» Your goal:
Only the lines from the start of the data through the one containing "return plate - lock_screw_holes(DOOR_BACK, CASE_FACE)" belong in your answer; return them exactly.

[start]

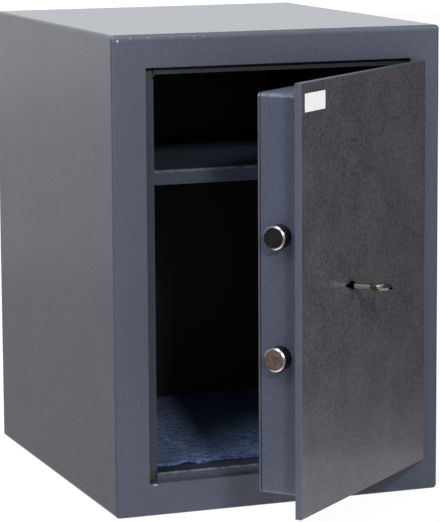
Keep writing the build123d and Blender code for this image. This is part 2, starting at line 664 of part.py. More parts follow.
def bolt_screws():
    return together(cap_screw((BAR_RIGHT, BOLT_Y, z), BOLT_SCREW_LENGTH, BOLT_SCREW_RADIUS,
                              BOLT_SCREW_HEAD, BOLT_SCREW_HEAD_HEIGHT, "X", towards=-1)
                    for z in BOLT_HEIGHTS)


def tail_screw():
    length = TAIL_FOOT + BAR_THICKNESS
    return cap_screw((BAR_RIGHT + TAIL_FOOT, TAIL_SCREW_Y, KEY_Z), length, TAIL_SCREW_RADIUS,
                     TAIL_SCREW_HEAD, TAIL_SCREW_HEAD_HEIGHT, "X", towards=-1)


# Lock

def case_block(low, high, inset=0.0):
    return block((KEY_X - CASE_LEFT + inset, KEY_X + CASE_RIGHT - inset), (low, high),
                 (KEY_Z - CASE_HALF_HEIGHT + inset, KEY_Z + CASE_HALF_HEIGHT - inset))


def drill_plate():
    """Hardened plate between the door plate and the lock."""
    plate = case_block(DOOR_BACK, CASE_FACE) - keyhole(DOOR_BACK, CASE_FACE)
    return plate - lock_screw_holes(DOOR_BACK, CASE_FACE)


def lock_case():
    """Lock box, open at the back, with a side slot for the tail of the lock bolt."""
    case = case_block(CASE_FACE, CAVITY_BACK) - case_block(CAVITY_FRONT, CAVITY_BACK, CASE_WALL)
    case -= rod((KEY_X, CASE_FACE, KEY_Z), CASE_FRONT, CURTAIN_RADIUS + CURTAIN_CLEARANCE, "Y")
    tail = LOCK_BOLT_TAIL_HALF_HEIGHT + TAIL_SLOT_GAP
    case -= block((KEY_X - CASE_LEFT, KEY_X - CASE_LEFT + CASE_WALL),
                  (LOCK_BOLT_FRONT - TAIL_SLOT_GAP, LOCK_BOLT_BACK + TAIL_SLOT_GAP),
                  (KEY_Z - tail, KEY_Z + tail))
    return case - lock_screw_holes(CASE_FACE, CAVITY_FRONT)


def lock_cover():
    """Plate that closes the lock case and steadies the tip of the key."""
    cover = case_block(CAVITY_BACK, CASE_BACK) - lock_screw_holes(CAVITY_BACK, CASE_BACK)
    tip_hole = rod((KEY_X, CAVITY_BACK, KEY_Z), CASE_COVER, KEY_TIP_RADIUS + KEY_FIT, "Y")
    return cover - tip_hole


def lock_screws():
    length = CASE_BACK - DOOR_BACK + LOCK_SCREW_BITE
    return together(cap_screw((x, CASE_BACK, z), length, LOCK_SCREW_RADIUS, LOCK_SCREW_HEAD,
                              LOCK_SCREW_HEAD_HEIGHT, "Y", towards=-1)
                    for x, z in lock_screw_spots())


def key_curtain():
    """Slotted disc that turns with the key and covers the keyhole behind it."""
    face = CASE_FACE + CURTAIN_PLAY
    flange_front = CAVITY_FRONT + CURTAIN_PLAY
    disc = rod((KEY_X, face, KEY_Z), flange_front - face, CURTAIN_RADIUS, "Y")
    disc += rod((KEY_X, flange_front, KEY_Z), CURTAIN_FLANGE, CURTAIN_FLANGE_RADIUS, "Y")
    return disc - keyhole(face, flange_front + CURTAIN_FLANGE)


def lock_bolt():
    """Flat bolt that the key drives: a window for the key, a stump, a tail and a foot on the bar."""
    y_range = (LOCK_BOLT_FRONT, LOCK_BOLT_BACK)
    left = KEY_X - KEY_SWEEP - LOCK_BOLT_END_WALL
    window_right = KEY_X + KEY_SWEEP + BOLT_THROW
    right = window_right + LOCK_BOLT_END_WALL
    tail_z = (KEY_Z - LOCK_BOLT_TAIL_HALF_HEIGHT, KEY_Z + LOCK_BOLT_TAIL_HALF_HEIGHT)
    body = block((left, right), y_range,
                 (KEY_Z - LOCK_BOLT_HALF_HEIGHT, KEY_Z + LOCK_BOLT_HALF_HEIGHT))
    body -= block((KEY_X - KEY_SWEEP, window_right), y_range,
                  (KEY_Z - KEY_SWEEP, KEY_Z + KEY_SWEEP))
    body += block((BAR_RIGHT, left), y_range, tail_z)
    foot = block((BAR_RIGHT, BAR_RIGHT + TAIL_FOOT),
                 (LOCK_BOLT_FRONT, LOCK_BOLT_BACK + TAIL_FOOT_DEPTH), tail_z)
    foot -= rod((BAR_RIGHT, TAIL_SCREW_Y, KEY_Z), TAIL_FOOT, TAIL_SCREW_RADIUS, "X")
    stump = rod((STUMP_X, LOCK_BOLT_BACK, STUMP_Z), STUMP_LENGTH, STUMP_RADIUS, "Y")
    return body + foot + stump


def lever(front):
    """One lever: a key window, a gate that the stump runs in, and a hole for the pivot pin."""
    y_range = (front, front + LEVER_SHEET)
    plate = rounded_slab((KEY_X - LEVER_LEFT, KEY_X + LEVER_RIGHT), y_range,
                         (KEY_Z - LEVER_BOTTOM, KEY_Z + LEVER_TOP), LEVER_CORNER)
    plate -= rod((KEY_X, front, KEY_Z), LEVER_SHEET, KEY_SWEEP + LEVER_KEY_GAP, "Y")
    reach = STUMP_RADIUS + STUMP_GATE_GAP
    plate -= block((STUMP_X - BOLT_THROW - reach, STUMP_X + reach), y_range,
                   (STUMP_Z - reach, STUMP_Z + reach))
    pivot = (LEVER_PIVOT_X, front, LEVER_PIVOT_Z)
    return plate - rod(pivot, LEVER_SHEET, LEVER_PIN_RADIUS + LEVER_PIN_CLEARANCE, "Y")


def levers():
    return together(lever(LEVERS_FRONT + i * LEVER_PITCH) for i in range(LEVER_COUNT))


def lever_pin():
    """Pin across the case that the levers turn on."""
    return rod((LEVER_PIVOT_X, CAVITY_FRONT, LEVER_PIVOT_Z), CASE_CAVITY, LEVER_PIN_RADIUS, "Y")


def lever_springs():
    """Comb of leaf springs, riveted under the roof of the case, one leaf on each lever."""
    roof = KEY_Z + CASE_HALF_HEIGHT - CASE_WALL
    right = KEY_X + CASE_RIGHT - LOCK_SCREW_INSET - LOCK_SCREW_RADIUS - SPRING_BLOCK_GAP
    seat = KEY_Z + LEVER_TOP + SPRING_SEAT_GAP + SPRING_SHEET / 2
    comb = block((right - SPRING_BLOCK, right), (LEVERS_FRONT, LEVERS_BACK),
                 (roof - SPRING_BLOCK, roof))
    start = (right - SPRING_BLOCK / 2, roof - SPRING_BLOCK / 2)
    leaf_line = Polyline(start, (KEY_X + LEVER_LEFT, (start[1] + seat) / 2), (KEY_X, seat))
    for i in range(LEVER_COUNT):
        y = LEVERS_FRONT + i * LEVER_PITCH + LEVER_SHEET
        leaf = Plane((0, y, 0), x_dir=(1, 0, 0), z_dir=(0, -1, 0)) * trace(leaf_line, SPRING_SHEET)
        comb += extrude(leaf, LEVER_SHEET)
    return comb


# Key

def key():
    """Double-bit key, fully in, with its bow level."""
    bit_back = BIT_FRONT + KEY_BIT_LENGTH
    stem_front = FRONT - KEY_STEM_OUT
    stem = rod((KEY_X, stem_front, KEY_Z), bit_back - stem_front, KEY_SHAFT_RADIUS, "Y")
    stem += rod((KEY_X, bit_back, KEY_Z), KEY_TIP - bit_back, KEY_TIP_RADIUS, "Y")
    collar_front = FRONT - KEY_COLLAR_GAP - KEY_COLLAR_LENGTH
    stem += rod((KEY_X, collar_front, KEY_Z), KEY_COLLAR_LENGTH, KEY_COLLAR_RADIUS, "Y")
    step = KEY_BIT_LENGTH / len(KEY_BIT_STEPS)
    half = KEY_BIT_THICKNESS / 2
    for i, cut in enumerate(KEY_BIT_STEPS):
        reach = KEY_BIT_RADIUS - cut
        stem += block((KEY_X - reach, KEY_X + reach), (BIT_FRONT + i * step, BIT_FRONT + (i + 1) * step),
                      (KEY_Z - half, KEY_Z + half))
    ring = Ellipse(BOW_WIDTH / 2, BOW_LENGTH / 2)
    ring -= Ellipse(BOW_WIDTH / 2 - BOW_RIM, BOW_LENGTH / 2 - BOW_RIM)
    bow = extrude(ring, BOW_THICKNESS)
    bow = fillet(bow.edges(), BOW_ROUND)
    bow_centre = stem_front - BOW_LENGTH / 2 + BOW_RIM / 2
    return stem + Pos(KEY_X, bow_centre, KEY_Z - BOW_THICKNESS / 2) * bow


BODY_NODES = {
    "outer_shell": outer_shell(),
    "back_panel": back_panel(),
    "front_frame": front_frame(),
    "rebate_left": rebate_left(),
    "rebate_right": rebate_right(),
    "rebate_top": rebate_top(),
    "rebate_bottom": rebate_bottom(),
    "corner_gussets": together(gusset_plates()),
    "inner_liner": inner_liner(),
    "fire_boards": fire_boards(),
    "anchor_sleeves": anchor_sleeves(),
    "floor_mat": floor_mat(),
    "shelf": shelf(),
    "shelf_rail_left": shelf_rail(-1),
    "shelf_rail_right": shelf_rail(1),
    "hinge_bracket_lower": hinge_bracket(ARM_HEIGHTS[0]),
    "hinge_bracket_upper": hinge_bracket(ARM_HEIGHTS[1]),
    "hinge_pins": hinge_pins(),
    "hinge_washers": hinge_washers(),
}

DOOR_NODES = {
    "hinge_arm_lower": hinge_arm(ARM_HEIGHTS[0]),
    "hinge_arm_upper": hinge_arm(ARM_HEIGHTS[1]),
    "door_plate": door_plate(),
    "blank_label": blank_label(),
    "door_pan": door_pan(),
    "cover_posts": cover_posts(),
    "back_cover": back_cover(),
    "cover_screws": cover_screws(),
    "bolt_bushes": bolt_bushes(),
    "bolt_upper": round_bolt(BOLT_HEIGHTS[0]),
    "bolt_lower": round_bolt(BOLT_HEIGHTS[1]),
    "bolt_bar": bolt_bar(),
    "bolt_screws": bolt_screws(),
    "tail_screw": tail_screw(),
    "drill_plate": drill_plate(),
    "lock_case": lock_case(),
    "lock_cover": lock_cover(),
    "lock_screws": lock_screws(),
    "key_curtain": key_curtain(),
    "lock_bolt": lock_bolt(),
    "levers": levers(),
    "lever_pin": lever_pin(),
    "lever_springs": lever_springs(),
    "key": key(),
}

os.makedirs("parts", exist_ok=True)
for name, shape in BODY_NODES.items():
    export_step(shape, f"parts/{name}.step")
for name, shape in DOOR_NODES.items():
    export_step(shape.rotate(HINGE_AXIS, DOOR_OPEN_ANGLE), f"parts/{name}.step")
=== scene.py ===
import json
import math
import random

import bpy
from mathutils import Euler, Matrix, Vector


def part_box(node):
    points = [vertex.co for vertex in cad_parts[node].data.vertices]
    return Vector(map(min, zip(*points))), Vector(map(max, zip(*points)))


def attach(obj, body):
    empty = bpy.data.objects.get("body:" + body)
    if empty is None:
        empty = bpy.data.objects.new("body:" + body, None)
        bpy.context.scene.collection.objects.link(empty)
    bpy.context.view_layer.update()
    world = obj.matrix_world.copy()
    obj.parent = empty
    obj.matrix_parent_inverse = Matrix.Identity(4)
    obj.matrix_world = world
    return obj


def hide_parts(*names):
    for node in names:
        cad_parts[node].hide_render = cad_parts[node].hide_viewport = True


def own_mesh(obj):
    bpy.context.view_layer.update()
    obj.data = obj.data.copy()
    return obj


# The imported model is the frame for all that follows. Metres, +Z up, the cabinet's front faces -Y.
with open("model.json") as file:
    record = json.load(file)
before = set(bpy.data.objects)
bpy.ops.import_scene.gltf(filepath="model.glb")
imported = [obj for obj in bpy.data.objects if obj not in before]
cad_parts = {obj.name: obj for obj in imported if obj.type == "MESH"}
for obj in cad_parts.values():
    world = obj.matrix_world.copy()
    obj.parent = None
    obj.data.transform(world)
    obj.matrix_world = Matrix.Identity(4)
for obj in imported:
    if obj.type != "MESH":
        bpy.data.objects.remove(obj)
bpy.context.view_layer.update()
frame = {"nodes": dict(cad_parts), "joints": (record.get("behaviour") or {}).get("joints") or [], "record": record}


# Outer shell and back panel. One steel sheet is wrapped round the four sides with rounded bends, and a
# plate is welded into its back. Both carry a satin blue-grey powder coat with a fine pebbled skin.
def paint(red, green, blue):
    """Shader colour of a paint given as the 0-255 values of a colour card."""
    def linear(value):
        share = value / 255
        return share / 12.92 if share <= 0.04045 else ((share + 0.055) / 1.055) ** 2.4
    return linear(red), linear(green), linear(blue), 1.0


def shader_of(finish):
    """The node that holds a finish's colour, shine and relief."""
    return finish.node_tree.nodes["Principled BSDF"]


def new_finish(name, **sockets):
    """A material whose constant values sit on its shader's own sockets."""
    finish = bpy.data.materials.new(name)
    finish.use_nodes = True
    for socket, value in sockets.items():
        shader_of(finish).inputs[socket.replace("_", " ")].default_value = value
    return finish


def step(finish, kind, inputs=None, **settings):
    """One more node in a finish. Its inputs are plain values or the outputs of earlier nodes."""
    tree = finish.node_tree
    node = tree.nodes.new(kind)
    for key, value in settings.items():
        setattr(node, key, value)
    for key, value in (inputs or {}).items():
        if isinstance(value, bpy.types.NodeSocket):
            tree.links.new(value, node.inputs[key])
        else:
            node.inputs[key].default_value = value
    return node


def feed(finish, socket, output):
    """Links an output to one of the shader's sockets."""
    finish.node_tree.links.new(output, shader_of(finish).inputs[socket])


def noise(finish, place, size, detail=2.0, rough=0.5):
    """Smooth random field whose lumps are about size across."""
    made = step(finish, "ShaderNodeTexNoise",
                {"Vector": place, "Scale": 1 / size, "Detail": detail, "Roughness": rough})
    return made.outputs["Fac"]


def stretch(finish, value, low, high, to_low=0.0, to_high=1.0):
    """Value from low..high spread over to_low..to_high, and held at its ends."""
    return step(finish, "ShaderNodeMapRange",
                {"Value": value, "From Min": low, "From Max": high,
                 "To Min": to_low, "To Max": to_high}).outputs["Result"]


def sums(finish, operation, first, second=0.0, third=0.0):
    """Result of one arithmetic step on plain values or outputs."""
    return step(finish, "ShaderNodeMath", {0: first, 1: second, 2: third},
                operation=operation).outputs["Value"]


def between(finish, share, first, second):
    """Colour that goes from first to second with share."""
    return step(finish, "ShaderNodeMix", {"Factor": share, "A": first, "B": second},
                data_type="RGBA").outputs["Result"]


def relief(finish, height, depth, under=None):
    """Bumps of that depth in metres, laid over the relief under them."""
    inputs = {"Height": height, "Distance": depth, "Strength": 1.0}
    if under is not None:
        inputs["Normal"] = under
    return step(finish, "ShaderNodeBump", inputs).outputs["Normal"]


def object_place(finish):
    """Place of each point of a surface, in metres in the frame."""
    return step(finish, "ShaderNodeTexCoord").outputs["Object"]


PEBBLE_SHARE = 0.85
FILM_DRIFT = 0.09
COAT_SPREAD = (0.36, 0.64)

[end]

» Task answer:
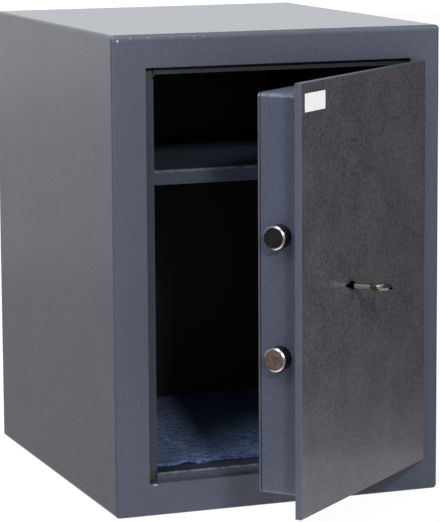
Keep writing the build123d and Blender code for this image. This is part 2, starting at line 664 of part.py. More parts follow.
def bolt_screws():
    return together(cap_screw((BAR_RIGHT, BOLT_Y, z), BOLT_SCREW_LENGTH, BOLT_SCREW_RADIUS,
                              BOLT_SCREW_HEAD, BOLT_SCREW_HEAD_HEIGHT, "X", towards=-1)
                    for z in BOLT_HEIGHTS)


def tail_screw():
    length = TAIL_FOOT + BAR_THICKNESS
    return cap_screw((BAR_RIGHT + TAIL_FOOT, TAIL_SCREW_Y, KEY_Z), length, TAIL_SCREW_RADIUS,
                     TAIL_SCREW_HEAD, TAIL_SCREW_HEAD_HEIGHT, "X", towards=-1)


# Lock

def case_block(low, high, inset=0.0):
    return block((KEY_X - CASE_LEFT + inset, KEY_X + CASE_RIGHT - inset), (low, high),
                 (KEY_Z - CASE_HALF_HEIGHT + inset, KEY_Z + CASE_HALF_HEIGHT - inset))


def drill_plate():
    """Hardened plate between the door plate and the lock."""
    plate = case_block(DOOR_BACK, CASE_FACE) - keyhole(DOOR_BACK, CASE_FACE)
    return plate - lock_screw_holes(DOOR_BACK, CASE_FACE)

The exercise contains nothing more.